Why Null Hypothesis for contingency tables is 'independent'? For contingency tables I don't understand why the Null Hypothesis is 'independent'.
We calculate Sum(Observed^2 / Expected) - N and compare this with the chi-squared distribution table.
Let's say:
Sum(Observed^2 / Expected) - N = 4
Chi-square value = 5.1
So 4 < 5.1 and we do NOT reject the Null Hypothesis, they are independent.
But if 4 < 5.1, then the difference between all Observed and Expected is smaller than our Critical Value, so surely they are correlated and therefore not independent?
ADDITIONAL INFORMATION
I got confused because I was doing this question:

and in the answer:

they state the Null Hypothesis is "no difference", which read like they are not independent?
 A: The values you call "expected" are more precisely the values we'd expect if the rows and columns of the contingency table were independent. (The logic is: if the $i^{\text{th}}$ row has a $\frac{R_i}{N}$ fraction of the values, and the $j^{\text{th}}$ column has a $\frac{C_j}{N}$ fraction of the values, and these are independent, then we expect a $\frac{R_i}{N} \cdot \frac{C_j}{N}$ fraction of the values in the $(i,j)$ cell. That corresponds to an expected count of $\frac{R_i}{N} \cdot \frac{C_j}{N} \cdot N = \frac{R_i \cdot C_j}{N}$.)
So if the "observed" values are close to the "expected" values, that means that the data we actually see is consistent with what we'd expect to see if we have independence. So the null hypothesis is not ruled out.

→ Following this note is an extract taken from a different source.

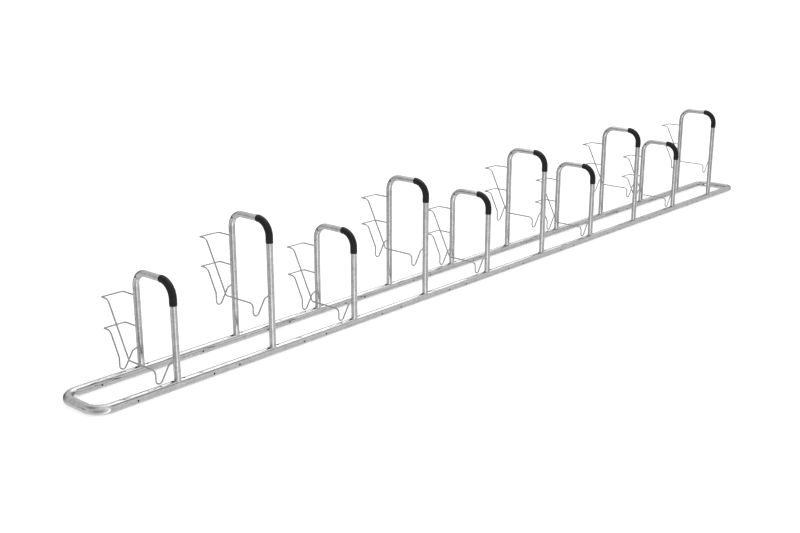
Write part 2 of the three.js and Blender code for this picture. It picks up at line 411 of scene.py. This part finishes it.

Why does "no difference" correspond to "independent"? More precisely, "no difference between the two rows" corresponds to "independence between rows and columns".
The null hypothesis says "there is no difference in preference between the two genders". So for example the event "a random viewer is male" and the event "a random viewer prefers Stranded" are independent: knowing that the random viewer is male gives no information about the viewer's preferences.

Side notes:

*

*I'm not sure why it's clear to you that from $\chi^2 = \sum_i \frac{O_i^2}{E_i} - N$ being small, we conclude that $O_i$ (the observed values) are close to $E_i$ (the expected values). It's the right conclusion! But it's easier to see from the equivalent formula $\chi^2 = \sum_i \frac{(O_i - E_i)^2}{E_i}$: if this is small, then every $(O_i - E_i)^2$ must be small.

*A correction - when we don't reject the null hypothesis, we don't conclude that the rows and columns are independent. We simply say "this is not sufficient evidence to conclude that they're not independent".